At first blush, Group Nine seems an unlikely media company to be focusing on first-party data. Even though one of its core brands, Thrillist, was built around email newsletters, and its newest acquisition, Popsugar, has a robust web presence that pulls in over 16 million unique visitors per month, Group Nine is an avowed believer in distributed audiences, and most of its audience is concentrated across platforms such as Facebook, Instagram, YouTube and Snapchat; Group Nine drives 7 billion views across platforms every month, per Nielsen, making it the internet’s largest publisher of mobile video. 

It is also relatively new to the idea of tending an owned-and-operated audience.

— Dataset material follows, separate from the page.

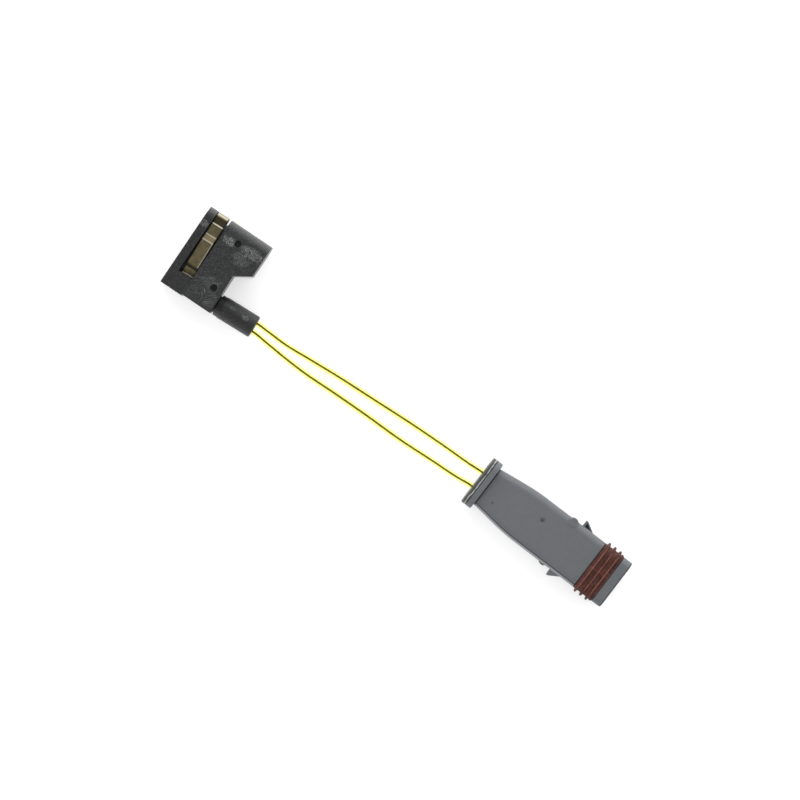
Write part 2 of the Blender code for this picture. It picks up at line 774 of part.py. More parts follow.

At the time of Group Nine’s merger, for example, its news brand, NowThis, didn’t even have its own website. 

Yet the sites, collectively, have a decent amount of owned-and-operated scale. Group Nine’s websites averaged around 47 million monthly unique users through the first three months of 2021, according to Comscore.

And going back to last year, Patel and colleagues noticed a significant uptick in advertisers hungry for specific audience segments. 

“In 2019, maybe 10-20% of our clients were asking for some kind of data component pass-back when we were doing top of funnel [campaigns],” Patel recalled. “Then that went way north of 50% [in 2020]….We realized what they were looking for is retargetable segments.” 

Patel said Group Nine is working with its upfront partners on ways to take its segments and target them outside of Group Nine’s ecosystem.

At the moment, Patel said, Group Nine identifies those segments by mapping advertiser products and services against its video library and analyzing the behavior and content consumption of people who appear to be interested in those products or services. Group Nine uses metadata that has been applied by a mixture of its sites’ video producers and automated processes. It is still finalizing a proprietary taxonomy that can be used to build highly specialized segments that advertisers might not be able to find elsewhere; Patel said the goal is to finish that process across Group Nine’s 120,000-asset library by the end of 2021.

What they need is more data and information about the people watching and reading their content. Group Nine works with a few vendors to append extra information onto its users. Group Nine is kicking around a number of other first-party data ideas, including the prospect of requiring log-ins to access certain kinds of content on its owned-and-operated properties; Patel suggested that the specialized service content on The Dodo Well, a kind of wellness vertical aimed at pet owners, might be useful enough to justify a user registration.

“More and more publishers are going after behavioral data and decorative data,” said Louis Prunel, the CEO of BeOp, a digital ad vendor that focuses on contextual targeting; Group Nine is among BeOp’s clients.